Later in September, once the regulations are published, we can draft new constitutions in accordance with the New Act and any other documents that are required by the regulations for incorporated societies, so that they are ready to re-register by the start of the ‘re-registration period’ in October. In the meantime, we can start reviewing existing constitutions in light of the New Act.

Incorporated societies have a reasonable amount of time to re-register and ensure that they comply with the New Act.

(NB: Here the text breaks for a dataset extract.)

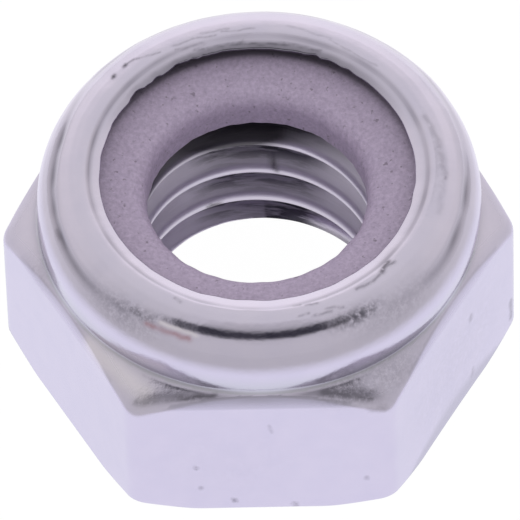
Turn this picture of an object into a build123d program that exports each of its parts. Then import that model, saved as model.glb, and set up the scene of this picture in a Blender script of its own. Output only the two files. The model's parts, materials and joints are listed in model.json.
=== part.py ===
# Nylon insert lock nut for an M6 thread: a hexagon nut whose round collar is crimped over a nylon ring.
# Millimetres. The bearing face lies on z = 0, the thread's axis is Z and the crimped crown is on top.
# Two corners of the hexagon lie on X, so that a flat faces -Y and another faces +Y.
from build123d import *
from math import cos, radians, sin, tan
import os

# Hexagon
across_flats = 9.8  # the size allows 9.78 to 10
corner_radius = 0.45  # round on the six upright corners
draft_height = 3.68  # the flats are upright below this height and lean in above it
draft_angle = 7  # degrees that they lean
shoulder_height = 4.10  # where the top corner chamfer meets the foot of the collar
corner_chamfer_angle = 30  # slope of the top and bottom corner chamfers, in degrees from level
bottom_chamfer_width = 0.558  # how far the bottom chamfer cuts in from the sharp corners

# Collar and crown, from the outside
nut_height = 5.86
collar_inset = 0.05  # the widest part of the collar lies this far inside the flats
collar_foot_inset = 0.05  # and its foot lies this much further in
collar_wall = 0.65
bulge_radius = 1.23  # section radius of the collar's upper side
bulge_angle = 37  # degrees that it turns, before the crown begins
crown_radius = 0.90  # section radius up to the highest circle
lip_radius = 0.50  # section radius where the lip rolls down into the opening
lip_angle = 57  # degrees that it rolls
nose_radius = 0.16  # half the thickness of the lip's edge
lip_droop = 20  # slope of the lip's underside, in degrees

# Thread, bored to its minor diameter, with a countersink at each end
minor_diameter = 5.15
bottom_countersink_diameter = 6.2
bottom_countersink_angle = 45  # slope in degrees from level
top_countersink_diameter = 6.1
top_countersink_angle = 30
seat_height = 4.30  # the face that the ring sits on

# Nylon ring
ring_clearance = 0.03
ring_bore_diameter = 4.82
ring_mouth_diameter = 5.24  # the bore widens to this at the top of the ring
ring_mouth_depth = 0.25
ring_top_fall = 0.16  # the top face falls by this from the lip to the mouth
ring_bottom_chamfer = 0.05

os.makedirs("parts", exist_ok=True)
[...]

However, to avoid the consequences above, and so that re-registration is trouble-free, we strongly recommend that incorporated societies are proactive.


This article by Denton’s Kensington Swan contains very helpful analysis and guidance following changes to the Incorporated Societies law, an outline of the implementation process and timeframes, and identifies what action Incorporated Societies can take now.

They note that draft regulations are underway, and will be finalised by September 2023. The IoD made submissions on the exposure drafts of the regulations released by the Ministry of Business, Innovation & Employment, on two issues.

Officers/directors residential address details

The IoD strongly supported the scheme whereby an “officer’s physical address” is not made public on the register.  This responds to the concerns many submitters had about privacy, security and digital inclusivity – including the IoD’s submission on the initial draft regulations in December 2022.

We took the opportunity to strongly advocate for similar change for company directors’ – that would ensure private residential address details are not made public on the Companies Register – noting that legislative reform announced in March 2022 to achieve this, has not progressed at all.

Disqualification of officers: prescribed countries, States or territories.

The IoD agrees with the proposed regulation that will clarify the definition of prescribed countries to include all overseas countries.

This draft regulation accords with the IoD’s original submission on the Incorporated Societies Bill in May 2021, as well as our further submission on the initial draft regulations in December 2022.